Perpu ini akan rawan menjadi komoditas politik di DPR. Bacaan public yang sudah
“tenang” dan focus ingin melihat MK tetap pada posisinya, membuat makna perpu
tidak relevan untuk dibicarakan.
Kelima.
Perpu ini akan mudah ditolak dari parlemen. Berbagai pernyataan anggota DPR
yang secara tegas akan “mempersoalkan” Perpu dapat kita lihat di media massa.

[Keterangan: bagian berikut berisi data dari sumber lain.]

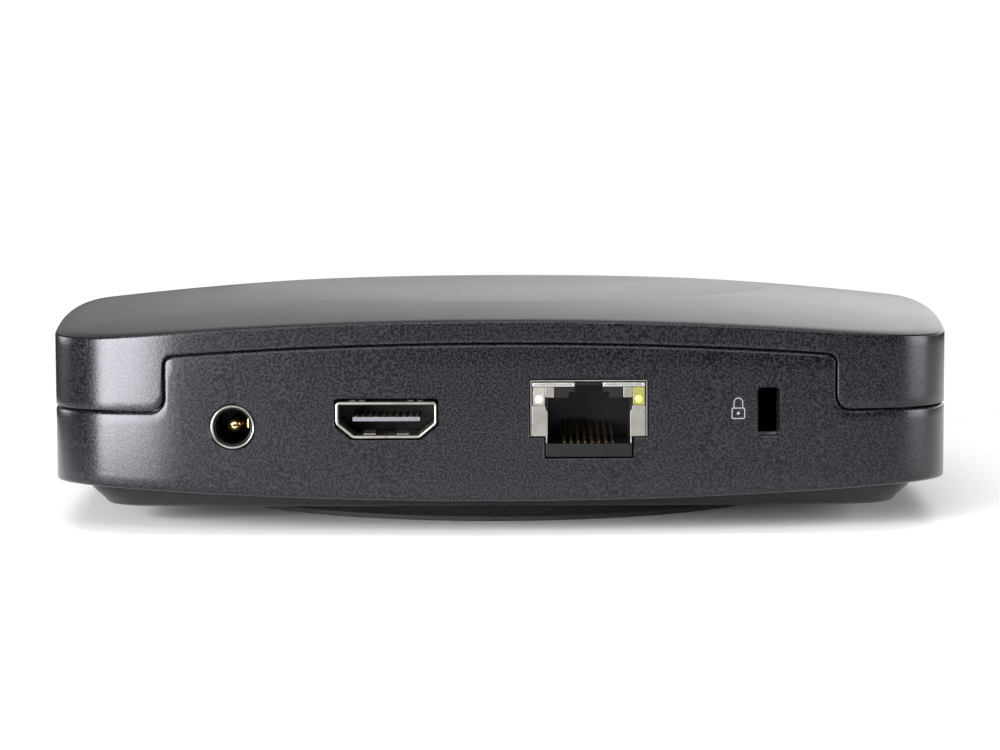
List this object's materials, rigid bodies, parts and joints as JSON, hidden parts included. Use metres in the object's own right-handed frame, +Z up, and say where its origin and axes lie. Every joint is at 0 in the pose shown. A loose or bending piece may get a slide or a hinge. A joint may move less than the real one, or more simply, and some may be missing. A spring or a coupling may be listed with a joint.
{
  "type": "streaming media player",
  "caption": "Low square-round media player box with a domed, dished top, a socket panel at the rear, a push button at the front and a round rubber foot.",
  "frame": {"origin": "middle of the underside of the rubber foot, where the player stands", "axes": "+Z up, -Y out of the rear socket panel, +Y out of the front, +X to the right as seen from behind"},
  "size_m": [0.1408, 0.134, 0.0337],
  "materials": {
    "housing": "fine moulded texture, satin charcoal",
    "plinth": "satin charcoal, smoother than the housing",
    "rubber": "matt black rubber",
    "button": "satin charcoal",
    "nickel": "nickel-plated sheet steel",
    "tin_plate": "tin-plated sheet steel",
    "gold": "gold-flashed contacts",
    "steel": "zinc-plated steel",
    "screw": "black zinc-plated steel",
    "aluminium": "plain extruded aluminium",
    "board": "green solder mask on glass-epoxy",
    "chip": "black moulded epoxy",
    "pad": "soft grey-blue silicone",
    "cable": "black jacket",
    "socket": "black glass-filled nylon",
    "white": "off-white nylon",
    "clear": "clear moulded light guide",
    "green": "yellow-green moulded light guide"
  },
  "bodies": {
    "player": {"antenna_lead_left": "cable", "antenna_lead_right": "cable", "antenna_left": "board", "antenna_right": "board", "base_plate": "plinth", "board_screw_1": "steel", "board_screw_2": "steel", "board_screw_3": "steel", "board_screw_4": "steel", "bottom_shell": "housing", "case_screw_1": "screw", "case_screw_2": "screw", "case_screw_3": "screw", "case_screw_4": "screw", "dc_jack_contact": "gold", "dc_jack_housing": "socket", "dc_jack_pin": "gold", "dc_jack_ring": "nickel", "ethernet_contact_1": "gold", "ethernet_contact_2": "gold", "ethernet_contact_3": "gold", "ethernet_contact_4": "gold", "ethernet_contact_5": "gold", "ethernet_contact_6": "gold", "ethernet_contact_7": "gold", "ethernet_contact_8": "gold", "ethernet_housing": "socket", "ethernet_led_left": "clear", "ethernet_led_right": "green", "ethernet_shield": "nickel", "ethernet_transformer": "chip", "flash_chip": "chip", "hdmi_shell": "nickel", "hdmi_tongue": "socket", "heat_sink": "aluminium", "input_capacitor": "aluminium", "lock_plate": "steel", "main_board": "board", "memory_chip_1": "chip", "memory_chip_2": "chip", "power_inductor": "chip", "processor": "chip", "rubber_foot": "rubber", "status_led": "white", "status_light_pipe": "clear", "switch_housing": "socket", "thermal_pad": "pad", "top_cover": "housing", "usb_shell": "nickel", "usb_tongue": "white", "wifi_module": "tin_plate"},
    "power_button": {"power_button": "button"},
    "switch_plunger": {"switch_plunger": "white"}
  },
  "joints": [
    {"name": "power_button_slide", "type": "slide", "parent": "player", "child": "power_button", "axis": [0, -1, 0], "range_m": [0, 0.0004], "stiffness_N_per_m": 800},
    {"name": "switch_plunger_slide", "type": "slide", "parent": "player", "child": "switch_plunger", "axis": [0, -1, 0], "range_m": [0, 0.0004]}
  ],
  "couplings": [
    {"joint": "switch_plunger_slide", "follows": "power_button_slide", "ratio": 1}
  ]
}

Dengan slogan seperti “harusnya masuk ke revisi MK”, “tidak ada keadaan genting
sehingga dikeluarkannya perpu”, ada ungkapan dari pihak parlemen. Terlepas dari
dinamika yang bisa berkembang di parlemen, maka suara-suara parlemen akan
mewarnai politik di parlemen.
Keenam.
Apabila kemudian Perpu disahkan menjadi UU, maka tentu saja akan menjadi bahan
materi yang mudah diajukan ke MK. Putusan MK tahun 2006 dapat dijadkan bahan
argumentasi yang kuat dan diterima oleh MK. MK, tentu saja tidak perlu
mendengarkan keterangan dari DPR atau Pemerintah, atau memeriksa saksi, tapi
dapat langsung memutuskan menerima permohonan untuk membatalkan UU dengan
mendasarkan putusan sebelumnya.
Tentu
saja analisis yang disampaikan berangkat dari pengamatan terhadap perkembangan pembahasan
Perpu. Terlepas dari dinamika politik yang berkembang, apabila Perpu kemudian
dijadikan UU dan kemudian tidak digugat di MK, maka Perpu yang telah menjadi UU
akan menjadi norma yang harus dipatuhi.